A Complete Fruit Fly Brain Simulation Now Controls a Virtual Body
A 125,000-neuron digital brain, built from a real connectome, now autonomously drives a simulated fly's behaviors.
Eon Systems has achieved a significant milestone in computational neuroscience by demonstrating a complete, biologically-accurate fruit fly brain simulation that controls a physics-based virtual body in a closed-loop system. The model is based on the FlyWire connectome—a detailed map of neural wiring—and contains over 125,000 neurons and 50 million synaptic connections. Led by senior scientist Philip Shiu, the team used machine learning to predict neurotransmitter identities, creating a functional digital twin of the Drosophila melanogaster brain. This work moves beyond static anatomical maps into the realm of interactive digital organisms.

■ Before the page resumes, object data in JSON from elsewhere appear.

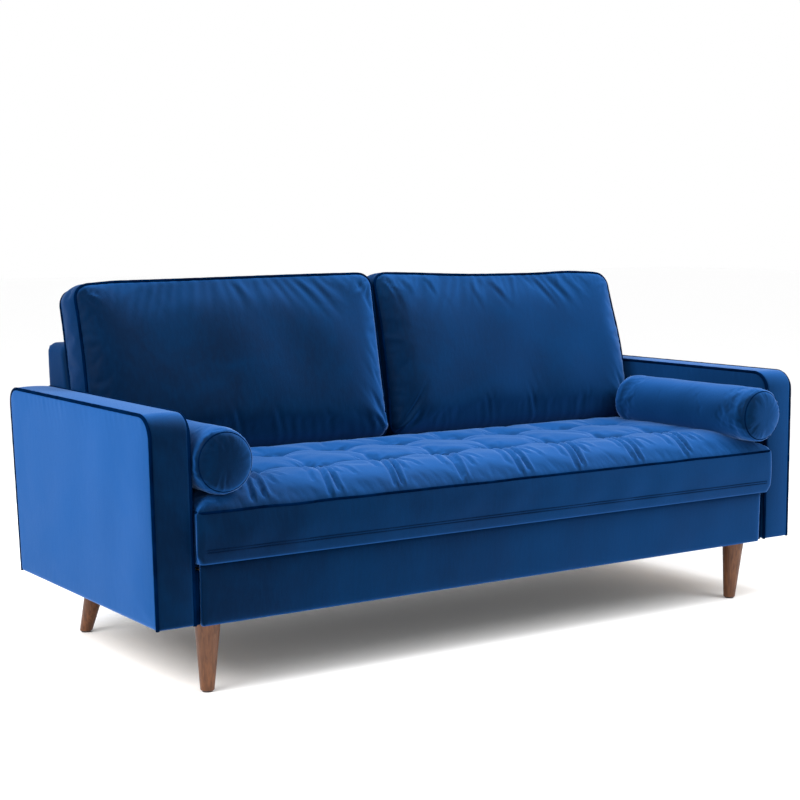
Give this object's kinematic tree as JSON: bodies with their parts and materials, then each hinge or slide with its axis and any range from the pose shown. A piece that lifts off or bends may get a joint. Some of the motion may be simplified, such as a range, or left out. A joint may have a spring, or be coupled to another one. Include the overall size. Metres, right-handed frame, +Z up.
{
  "type": "sofa with wooden legs",
  "caption": "Long velvet sofa: box arms, tufted bench cushion, loose back cushions, round bolsters and splayed turned wooden legs.",
  "frame": {"origin": "on the floor, at the middle of the sofa's footprint", "axes": "+Z up, +X to the right seen from the front, the front faces -Y"},
  "size_m": [1.97, 0.8666, 0.8987],
  "materials": {
    "velvet": "royal blue cut velvet, short pile",
    "stained_wood": "walnut-stained hardwood, satin",
    "pine": "bare sawn softwood",
    "foam": "open-cell foam",
    "black_cloth": "thin black non-woven cloth",
    "webbing": "woven elastic webbing",
    "steel": "zinc-plated steel",
    "nylon": "moulded nylon"
  },
  "bodies": {
    "frame": {"arm_cover_left": "velvet", "arm_top_rail_left": "pine", "arm_front_post_left": "pine", "arm_rear_post_left": "pine", "arm_bottom_rail_left": "pine", "arm_core_left": "foam", "arm_cover_right": "velvet", "arm_top_rail_right": "pine", "arm_front_post_right": "pine", "arm_rear_post_right": "pine", "arm_bottom_rail_right": "pine", "arm_core_right": "foam", "back_cover": "velvet", "back_top_rail": "pine", "back_post_left": "pine", "back_post_centre": "pine", "back_post_right": "pine", "back_foam_left": "foam", "back_foam_right": "foam", "front_rail": "pine", "rear_rail": "pine", "end_rail_left": "pine", "end_rail_right": "pine", "centre_rail": "pine", "front_rail_cover": "velvet", "seat_deck": "black_cloth", "dust_cover": "black_cloth", "webbing_strap_1": "webbing", "webbing_strap_2": "webbing", "webbing_strap_3": "webbing", "webbing_strap_4": "webbing", "webbing_strap_5": "webbing", "webbing_strap_6": "webbing", "leg_front_left": "stained_wood", "glide_front_left": "nylon", "leg_bolt_front_left": "steel", "leg_plate_front_left": "steel", "corner_block_front_left": "pine", "leg_front_right": "stained_wood", "glide_front_right": "nylon", "leg_bolt_front_right": "steel", "leg_plate_front_right": "steel", "corner_block_front_right": "pine", "leg_rear_left": "stained_wood", "glide_rear_left": "nylon", "leg_bolt_rear_left": "steel", "leg_plate_rear_left": "steel", "corner_block_rear_left": "pine", "leg_rear_right": "stained_wood", "glide_rear_right": "nylon", "leg_bolt_rear_right": "steel", "leg_plate_rear_right": "steel", "corner_block_rear_right": "pine"},
    "seat_cushion": {"seat_cushion": "velvet"},
    "back_cushion_left": {"back_cushion_left": "velvet"},
    "back_cushion_right": {"back_cushion_right": "velvet"},
    "bolster_left": {"bolster_left": "velvet"},
    "bolster_right": {"bolster_right": "velvet"}
  },
  "joints": [
    {"name": "seat_cushion_lift", "type": "slide", "parent": "frame", "child": "seat_cushion", "axis": [0, 0, 1], "range_m": [0, 0.36]},
    {"name": "back_cushion_left_lift", "type": "slide", "parent": "seat_cushion", "child": "back_cushion_left", "axis": [0, 0, 1], "range_m": [0, 0.32]},
    {"name": "back_cushion_right_lift", "type": "slide", "parent": "seat_cushion", "child": "back_cushion_right", "axis": [0, 0, 1], "range_m": [0, 0.32]},
    {"name": "bolster_left_lift", "type": "slide", "parent": "seat_cushion", "child": "bolster_left", "axis": [0, 0, 1], "range_m": [0, 0.22]},
    {"name": "bolster_right_lift", "type": "slide", "parent": "seat_cushion", "child": "bolster_right", "axis": [0, 0, 1], "range_m": [0, 0.22]}
  ]
}
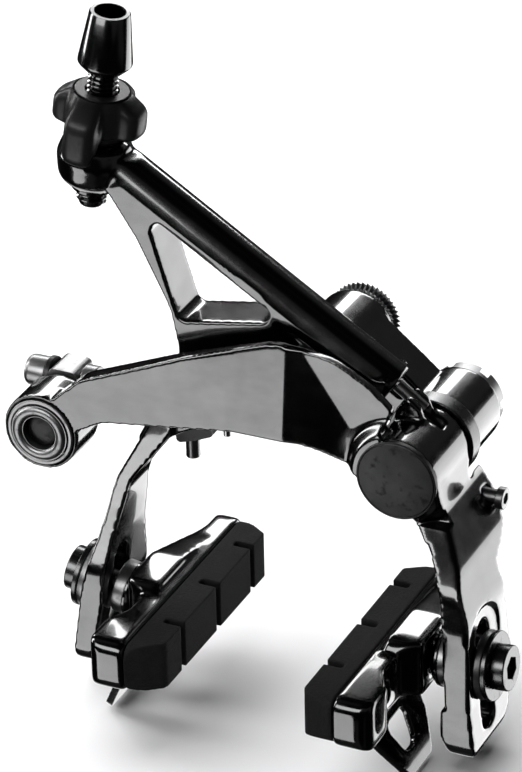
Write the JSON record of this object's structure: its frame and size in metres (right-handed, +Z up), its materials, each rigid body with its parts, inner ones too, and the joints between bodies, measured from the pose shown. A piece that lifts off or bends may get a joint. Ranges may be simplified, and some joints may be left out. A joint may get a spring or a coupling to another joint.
{
  "type": "rim brake caliper",
  "caption": "Dual-pivot side-pull rim brake caliper with two lever arms, a barrel cable adjuster, a swivelling cable anchor and height-adjustable brake shoes.",
  "frame": {"origin": "on the frame bolt's axis, in the plane of the serrated washer's tooth tips, which press on the frame or fork", "axes": "+Y points into the frame along the frame bolt, +X towards the side pivot, +Z up; the brake's front faces -Y"},
  "size_m": [0.1101, 0.0688, 0.1358],
  "materials": {
    "black_anodised": "gloss",
    "polished_steel": "polished",
    "spring_steel": "drawn wire",
    "grey_anodised": "satin",
    "bronze": "sintered",
    "black_plastic": "satin",
    "gloss_black": "gloss",
    "pad_rubber": "matt",
    "black_steel": "blackened, semi-gloss"
  },
  "bodies": {
    "frame_side": {"bridge_plate": "black_anodised", "centre_spindle": "polished_steel", "serrated_washer": "polished_steel", "side_pivot_bolt": "polished_steel", "side_pivot_nut": "polished_steel", "spacer_ring": "grey_anodised", "centre_thrust_washer": "bronze", "spindle_head_washer": "polished_steel", "spring_post": "polished_steel", "return_spring": "spring_steel"},
    "upper_arm_body": {"upper_arm": "black_anodised", "upper_arm_bushings": "bronze", "boss_insert": "polished_steel", "spring_bracket": "black_plastic"},
    "preload_screw_body": {"preload_screw": "polished_steel"},
    "barrel_body": {"barrel_adjuster": "black_anodised", "housing_liner": "black_plastic"},
    "knob_body": {"adjuster_knob": "black_plastic", "knob_washer": "grey_anodised"},
    "front_arm_body": {"front_arm": "black_anodised", "front_arm_bushings": "bronze", "hub_cap": "black_anodised", "ear_screw": "polished_steel", "eye_bushing": "bronze"},
    "centring_screw_body": {"centring_screw": "polished_steel"},
    "anchor_body": {"anchor_pin": "polished_steel", "anchor_ring": "polished_steel", "clamp_bolt": "polished_steel", "clamp_washer": "grey_anodised", "clamp_plate": "polished_steel"},
    "left_shoe": {"left_shoe_holder": "gloss_black", "left_pad": "pad_rubber", "left_pad_screw": "polished_steel", "left_wheel_guide": "gloss_black", "left_pad_bolt": "black_steel", "left_flange_washer": "black_steel", "left_outer_washer": "polished_steel", "left_inner_ring": "polished_steel", "left_cup_washer": "gloss_black", "left_bolt_insert": "polished_steel"},
    "right_shoe": {"right_shoe_holder": "gloss_black", "right_pad": "pad_rubber", "right_pad_screw": "polished_steel", "right_wheel_guide": "gloss_black", "right_pad_bolt": "black_steel", "right_flange_washer": "black_steel", "right_outer_washer": "polished_steel", "right_inner_ring": "polished_steel", "right_cup_washer": "gloss_black", "right_bolt_insert": "polished_steel"}
  },
  "joints": [
    {"name": "front_arm_pivot", "type": "hinge", "parent": "frame_side", "child": "front_arm_body", "pos_m": [0.0224, 0, -0.0124], "axis": [0, 1, 0], "range_deg": [0, 8], "stiffness_Nm_per_rad": 1, "springref_deg": -22.92},
    {"name": "upper_arm_pivot", "type": "hinge", "parent": "frame_side", "child": "upper_arm_body", "pos_m": [0, 0, 0], "axis": [0, -1, 0], "range_deg": [0, 8], "stiffness_Nm_per_rad": 1, "springref_deg": -22.92, "deforming": ["return_spring"]},
    {"name": "knob_turn", "type": "hinge", "parent": "upper_arm_body", "child": "knob_body", "pos_m": [-0.04464, -0.025, 0.04496], "axis": [0.1392, 0, 0.9903], "range_deg": [-1080, 1080]},
    {"name": "barrel_travel", "type": "slide", "parent": "upper_arm_body", "child": "barrel_body", "axis": [0.1392, 0, 0.9903], "range_m": [-0.003, 0.003]},
    {"name": "anchor_swivel", "type": "hinge", "parent": "front_arm_body", "child": "anchor_body", "pos_m": [-0.0536, -0.033, -0.0187], "axis": [0, 1, 0], "range_deg": [-20, 20]},
    {"name": "left_shoe_height", "type": "slide", "parent": "upper_arm_body", "child": "left_shoe", "axis": [0.1564, 0, 0.9877], "range_m": [-0.001, 0.005]},
    {"name": "right_shoe_height", "type": "slide", "parent": "front_arm_body", "child": "right_shoe", "axis": [-0.0698, 0, 0.9976], "range_m": [-0.001, 0.005]},
    {"name": "preload_screw_turn", "type": "hinge", "parent": "upper_arm_body", "child": "preload_screw_body", "pos_m": [-0.0272, -0.024, -0.02], "axis": [0, 0, 1], "range_deg": [-180, 180]},
    {"name": "centring_screw_turn", "type": "hinge", "parent": "front_arm_body", "child": "centring_screw_body", "pos_m": [0.0175, -0.026, 0.0011], "axis": [0.809, 0, -0.5878], "range_deg": [-180, 180]}
  ],
  "couplings": [
    {"joint": "upper_arm_pivot", "follows": "front_arm_pivot", "ratio": 1},
    {"joint": "knob_turn", "follows": "barrel_travel", "rad_per_m": 6283.2}
  ]
}
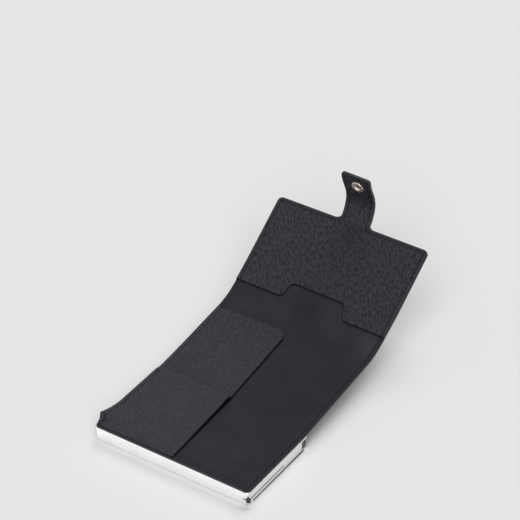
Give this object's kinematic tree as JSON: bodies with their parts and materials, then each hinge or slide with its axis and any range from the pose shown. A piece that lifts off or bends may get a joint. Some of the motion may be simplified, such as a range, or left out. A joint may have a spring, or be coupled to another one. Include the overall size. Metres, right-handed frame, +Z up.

Previously, the 2024 brain model was a brain without a body, capable of simulating activity but not interacting with an environment. The new demonstration bridges this gap by connecting the neural model to a simulated fly body using the MuJoCo physics engine, commonly used in robotics. The virtual fly now exhibits complex, emergent behaviors like walking, grooming, and feeding. Critically, these actions are not pre-programmed animations but arise from the brain model's own neural circuits processing simulated sensory input, such as the presence of virtual sugar, and generating appropriate motor outputs.
This integration represents a unique synthesis of two previously separate research tracks: detailed connectome mapping and realistic embodied simulation. It provides a powerful new platform for testing hypotheses about how specific neural circuits generate behavior, offering insights that could eventually inform the development of more efficient, brain-inspired AI architectures and advance our understanding of biological intelligence.
- The simulation is based on the real FlyWire connectome, containing over 125,000 neurons and 50 million synapses.
- It uses the MuJoCo physics engine to create a closed-loop system where the brain model controls a virtual body, generating autonomous behaviors like walking and feeding.
- This marks a shift from static brain maps to interactive digital organisms, enabling new research into how neural circuits produce behavior.
Why It Matters
This platform enables unprecedented testing of neural circuit theories and could inform the development of more efficient, brain-inspired AI systems.